REQUIREMENTS
The complete listing should be restated exactly.

(Rows from an object dataset)
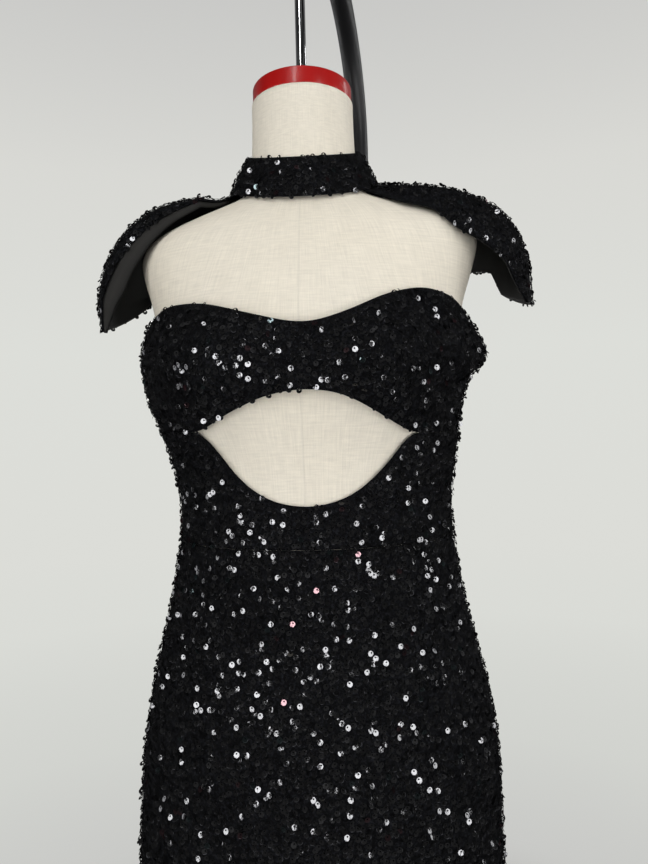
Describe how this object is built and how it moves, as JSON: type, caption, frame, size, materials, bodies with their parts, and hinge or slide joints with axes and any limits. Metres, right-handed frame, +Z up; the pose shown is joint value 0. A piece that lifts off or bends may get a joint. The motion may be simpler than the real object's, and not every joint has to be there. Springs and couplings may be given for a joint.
{
  "type": "mermaid gown on a hanging dress form",
  "caption": "Sequinned mermaid gown with a choker collar, winged shoulder caps and a front cut-out, on a limbless linen dress form hung from a gooseneck stand.",
  "frame": {"origin": "on the floor under the dress form's upright axis, on the base plate's underside", "axes": "+Z up, the gown's front faces -Y, +X is to the right of someone who faces the front"},
  "size_m": [0.5894, 0.6713, 1.7273],
  "materials": {
    "sequin_cloth": "black velvet base closely set with flat black sequins",
    "black_lining": "smooth dull black lining",
    "cream_linen": "plain-woven linen, matt",
    "red_lacquer": "glossy",
    "black_steel": "satin black",
    "chrome": "polished"
  },
  "bodies": {
    "root": {"bust_band": "sequin_cloth", "midriff": "sequin_cloth", "bodice_back_right": "sequin_cloth", "bodice_back_left": "sequin_cloth", "skirt_front": "sequin_cloth", "skirt_back_right": "sequin_cloth", "skirt_back_left": "sequin_cloth", "collar": "sequin_cloth", "wing_left": "sequin_cloth", "wing_right": "sequin_cloth", "wing_lining_left": "black_lining", "wing_lining_right": "black_lining", "form_torso": "cream_linen", "neck_cap": "red_lacquer", "gooseneck": "black_steel", "hanging_rod": "chrome", "rod_coupling": "chrome", "pole_socket": "black_steel", "base_plate": "black_steel"}
  },
  "joints": []
}
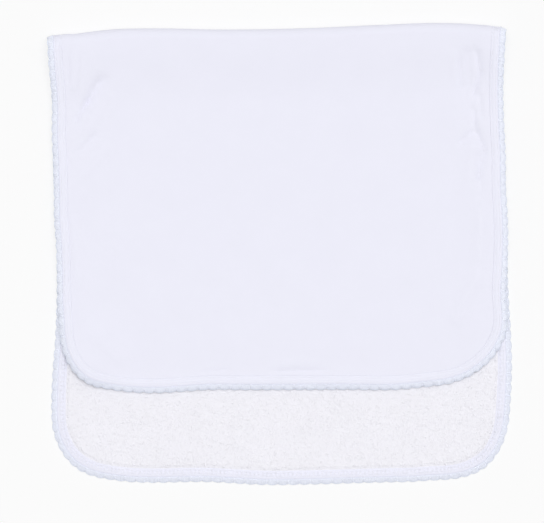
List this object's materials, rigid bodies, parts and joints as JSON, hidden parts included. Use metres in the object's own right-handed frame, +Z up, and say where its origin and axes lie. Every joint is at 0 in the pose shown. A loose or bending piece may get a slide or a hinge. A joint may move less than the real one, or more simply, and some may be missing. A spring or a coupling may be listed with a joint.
{
  "type": "burp cloth",
  "caption": "Baby's burp cloth with a smooth jersey face, terry back, bound rounded corners and scalloped picot edging, folded once across.",
  "frame": {"origin": "centre of the bounding box's underside, on the surface that the cloth lies on", "axes": "+Z up off the surface, +Y towards the fold, +X across the cloth to the right seen from above with the fold at the far side"},
  "size_m": [0.2765, 0.2747, 0.0145],
  "materials": {
    "jersey": "smooth fine knit, matt",
    "terry": "looped pile, matt",
    "binding": "smooth fine knit, matt",
    "picot": "soft twisted yarn, matt"
  },
  "bodies": {
    "root": {"face_panel": "jersey", "terry_panel": "terry", "binding": "binding", "picot_edging": "picot"}
  },
  "joints": []
}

RESULT BELOW
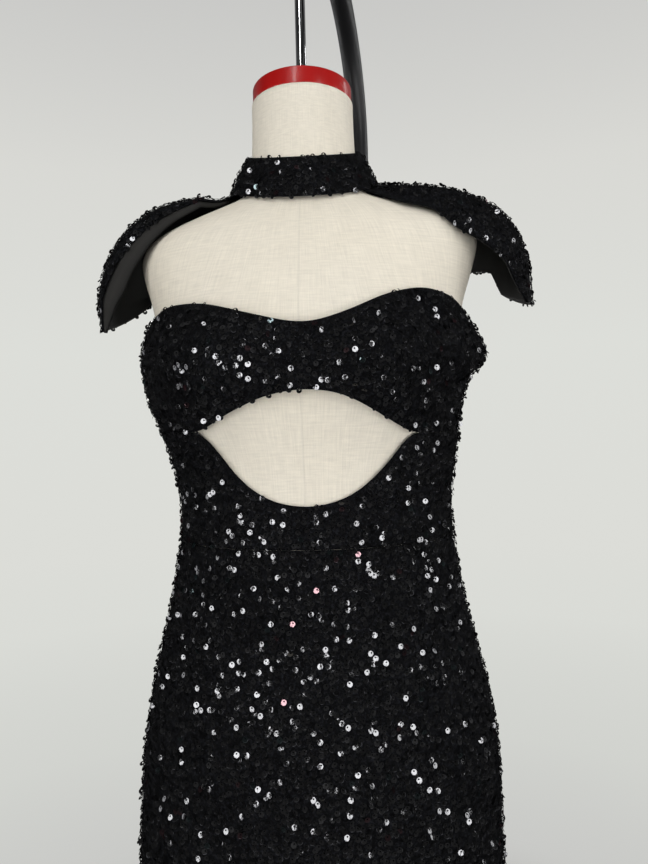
Describe how this object is built and how it moves, as JSON: type, caption, frame, size, materials, bodies with their parts, and hinge or slide joints with axes and any limits. Metres, right-handed frame, +Z up; the pose shown is joint value 0. A piece that lifts off or bends may get a joint. The motion may be simpler than the real object's, and not every joint has to be there. Springs and couplings may be given for a joint.
{
  "type": "mermaid gown on a hanging dress form",
  "caption": "Sequinned mermaid gown with a choker collar, winged shoulder caps and a front cut-out, on a limbless linen dress form hung from a gooseneck stand.",
  "frame": {"origin": "on the floor under the dress form's upright axis, on the base plate's underside", "axes": "+Z up, the gown's front faces -Y, +X is to the right of someone who faces the front"},
  "size_m": [0.5894, 0.6713, 1.7273],
  "materials": {
    "sequin_cloth": "black velvet base closely set with flat black sequins",
    "black_lining": "smooth dull black lining",
    "cream_linen": "plain-woven linen, matt",
    "red_lacquer": "glossy",
    "black_steel": "satin black",
    "chrome": "polished"
  },
  "bodies": {
    "root": {"bust_band": "sequin_cloth", "midriff": "sequin_cloth", "bodice_back_right": "sequin_cloth", "bodice_back_left": "sequin_cloth", "skirt_front": "sequin_cloth", "skirt_back_right": "sequin_cloth", "skirt_back_left": "sequin_cloth", "collar": "sequin_cloth", "wing_left": "sequin_cloth", "wing_right": "sequin_cloth", "wing_lining_left": "black_lining", "wing_lining_right": "black_lining", "form_torso": "cream_linen", "neck_cap": "red_lacquer", "gooseneck": "black_steel", "hanging_rod": "chrome", "rod_coupling": "chrome", "pole_socket": "black_steel", "base_plate": "black_steel"}
  },
  "joints": []
}
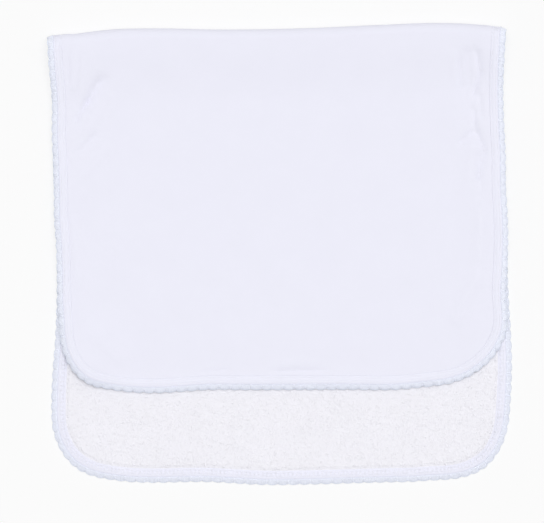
List this object's materials, rigid bodies, parts and joints as JSON, hidden parts included. Use metres in the object's own right-handed frame, +Z up, and say where its origin and axes lie. Every joint is at 0 in the pose shown. A loose or bending piece may get a slide or a hinge. A joint may move less than the real one, or more simply, and some may be missing. A spring or a coupling may be listed with a joint.
{
  "type": "burp cloth",
  "caption": "Baby's burp cloth with a smooth jersey face, terry back, bound rounded corners and scalloped picot edging, folded once across.",
  "frame": {"origin": "centre of the bounding box's underside, on the surface that the cloth lies on", "axes": "+Z up off the surface, +Y towards the fold, +X across the cloth to the right seen from above with the fold at the far side"},
  "size_m": [0.2765, 0.2747, 0.0145],
  "materials": {
    "jersey": "smooth fine knit, matt",
    "terry": "looped pile, matt",
    "binding": "smooth fine knit, matt",
    "picot": "soft twisted yarn, matt"
  },
  "bodies": {
    "root": {"face_panel": "jersey", "terry_panel": "terry", "binding": "binding", "picot_edging": "picot"}
  },
  "joints": []
}